Retiring to Little Havana in 1972, Touzet decided to devote his compositional energies to piano works, and wrote about 100 of them before his death. Letona met the composer in 1999 while doing doctoral work at the University of Miami. In her notes to a disc she released late last year of Touzet's music, she writes that she "immediately felt a fondness and understanding of his music” as she played through the manuscript of the Sonata Romántica, recorded here.

"In most of his piano works, Touzet successfully blends Cuban folk music and jazz with art or classical music. In that sense, he follows in the tradition of composers such as George Gershwin and Aaron Copland in the United States, Alberto Ginastera in Argentina, Heitor Villa-Lobos in Brazil and Enrique Granados and Isaac Albeniz in Spain . . . ”

Letona believes so strongly in this music that she spent $5,000 of her own cash to record a Touzet disc and is distributing it herself (you can get it by going to http://www.renetouzet.com/)

Letona sent me the disc last year, but I didn't get a chance to listen carefully to it until recently. The record contains 14 pieces, most of them character or genre works such as eight of the composer's Danzas Cubanas, three caprichos and a nocturno. There's also that three-movement sonata I mentioned earlier and a Fantasia española.

On the whole, I found this to be an attractive and diverting recital. Touzet's background as a popular musician shows throughout: All of these pieces essentially are in song form. He has a gift for elegant, memorable melodies, and he is deft at marrying classical styles to commercial and folk dance rhythms. He tends to structure his pieces with the same dramatic arc, ending in big chords and plenty of romantic wash.

Sometimes, the effect is pure salon (Apasionada), but at others, all those elements — jazz, Latin dance, 19th-century pianism, popular song — coalesce into something else.
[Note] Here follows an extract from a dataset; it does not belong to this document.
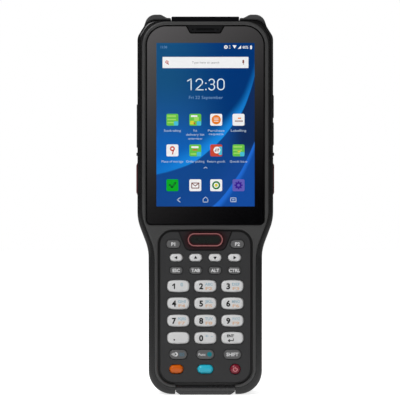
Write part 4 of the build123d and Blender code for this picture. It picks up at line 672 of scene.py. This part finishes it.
stroke(bm, [(LEFT + 0.5, SECOND_ROW - 0.1), (LEFT + 0.1, SECOND_ROW - 1.9)], 0.6)
bar(bm, MID_LEFT - 0.2, SECOND_ROW + 0.3, 2.6, 0.6, 0.2)
bar(bm, MID_LEFT - 0.4, TOP_ROW - 1.9, 0.9, 0.9, 0.2)
laid("drawn_red", bm, MARK_SHEET, screen_red)
bm = bmesh.new()
x, z = MID_LEFT, DOCK_ROW - 0.1
envelope = [(x - 1.9, z + 1.3), (x + 1.9, z + 1.3), (x + 1.9, z - 1.4), (x - 1.9, z - 1.4)]
stroke(bm, envelope + envelope[:1], 0.45)
stroke(bm, [(x - 1.7, z + 1.1), (x, z - 0.3), (x + 1.7, z + 1.1)], 0.4)
bar(bm, RIGHT + 0.2, TOP_ROW - 0.7, 4.2, 0.5, 0.1)
laid("drawn_brown", bm, MARK_SHEET, screen_brown)
bm = bmesh.new()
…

The slow movement of the sonata, for instance, begins with a melody very close to Schumann, and he takes it through some tasteful territory after that. Had he written more music along these lines, he might have developed in some deeper directions.

As it is, the composer he most reminds me of is a jazzier Louis Moreau Gottschalk, although from a more authentic native vantage point than Gottschalk the tourist. He shares with his older contemporary a straightforwardness about presenting Latin American folk styles in a traditional piano format, and then decorating his tunes with Lisztian filigree.

But there is still plenty of fresh, interesting music here. Touzet wasn't aiming for the empyrean, but the modest landscape he did sketch is worth visiting. An ambitious pianist looking for some unusual repertoire to spice up a recital might want to explore some of the better pieces here for encore purposes: Cascabel, a charming evocation of carnival bells; La Trece, a clever little dance with a tricky left-hand part, interesting harmonies, and a very brief 1940s pop middle section (I think this is the piece we see in the background of the Web site home page); Siempre en Clave, with its ascending fifths and constant syncopations. And the Sonata Romantica has at some moments a restrained classicism that works very well with Touzet's songwriterly orientation.

Letona plays this music with power, passion and impressive technique. None of the dance rhythms hold any terrors for her, and she makes a persuasive argument for Touzet as a writer of tasty, sauve miniatures that enterprising players and listeners could do well to investigate.